Vista de outra maneira, a
questão acabaria por resolver-se no seguinte: celeridade exacerbada (e talvez
tumulto) do procedimento administrativo, inclusive com possibilidade de afronta
ao devido processo legal, para que a Administração pudesse punir a tempo
servidor que, tendo praticado falta grave, está em vias de se aposentar.

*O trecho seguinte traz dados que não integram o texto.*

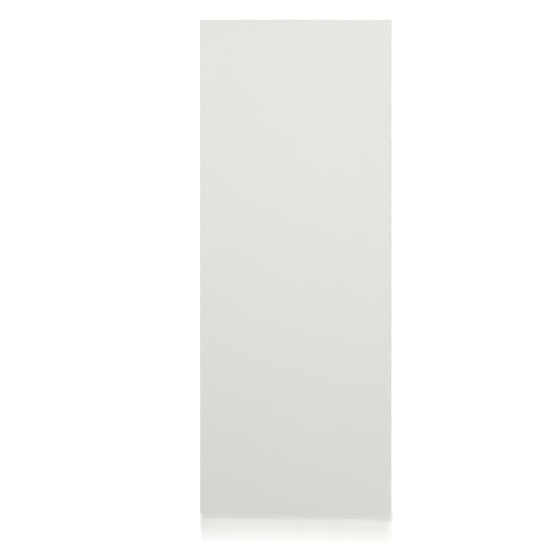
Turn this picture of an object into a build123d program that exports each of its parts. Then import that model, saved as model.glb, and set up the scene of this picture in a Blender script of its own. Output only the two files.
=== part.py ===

Com efeito, a aposentadoria
previamente à decisão no procedimento disciplinar ensejaria verdadeira afronta
à isonomia, afinal, o servidor da ativa seria punido com pena de demissão e o
servidor que acabara de se aposentar, tendo praticado fato idêntico, não seria
punido; pior, se fossem co-autores - um é demitido e o outro, não. Há afronta à
isonomia. (...)”.
Importante acentuar que os TJ/SP apontou a
congruência entre a gravidade do desvio funcional e a proporcionalidade da pena
aplicada, destacando violações perpetradas, em certo momento do processamento
disciplinar, contra o direito ao devido processo legal.

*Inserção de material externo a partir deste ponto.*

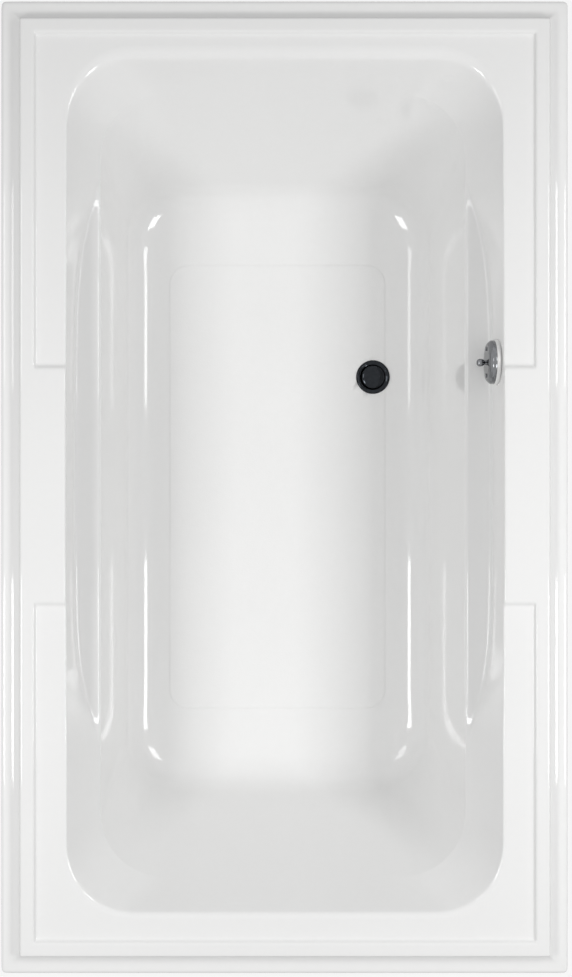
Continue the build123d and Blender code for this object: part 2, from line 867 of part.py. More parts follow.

A decisão reconheceu a gravidade da
ação/omissão do servidor punido, mas por força da alteração do sistema previdenciário do
servidor público (que passou a exigir a contrapartida para a concessão da
aposentadoria futura) não seria mais possível admitir a anulação da concessão da
aposentadoria como forma de punição, sob o risco de enriquecimento indevido do
Estado.
Certamente, o assunto ainda demandará maiores
debates. De fato, nada impede que o servidor público demitido possa pleitear a
(limitada) aposentadoria do INSS.
Entretanto, é certo que os recolhimentos efetuados
pelo servidor foram realizados com foco na concessão da aposentadoria integral
e paritária, algo impossível pelo regime do INSS. Neste contexto, de direito, a
cassação ou a negação de aposentadoria representa violação jurídica praticada
pela Administração Pública. Além disso, os demitidos antes da aposentadoria (ou que tiveram a aposentadoria negada), embora excluídos dos questionamentos formulados, têm o mesmo direito de reclamar igualdade de tratamento. Afinal, se quem é demitido de empresa privada não é excluído do regime do INSS, quem é desligado do serviço público, igualmente, não perde o vínculo estabelecido com a carteira previdenciária para a qual contribuiu.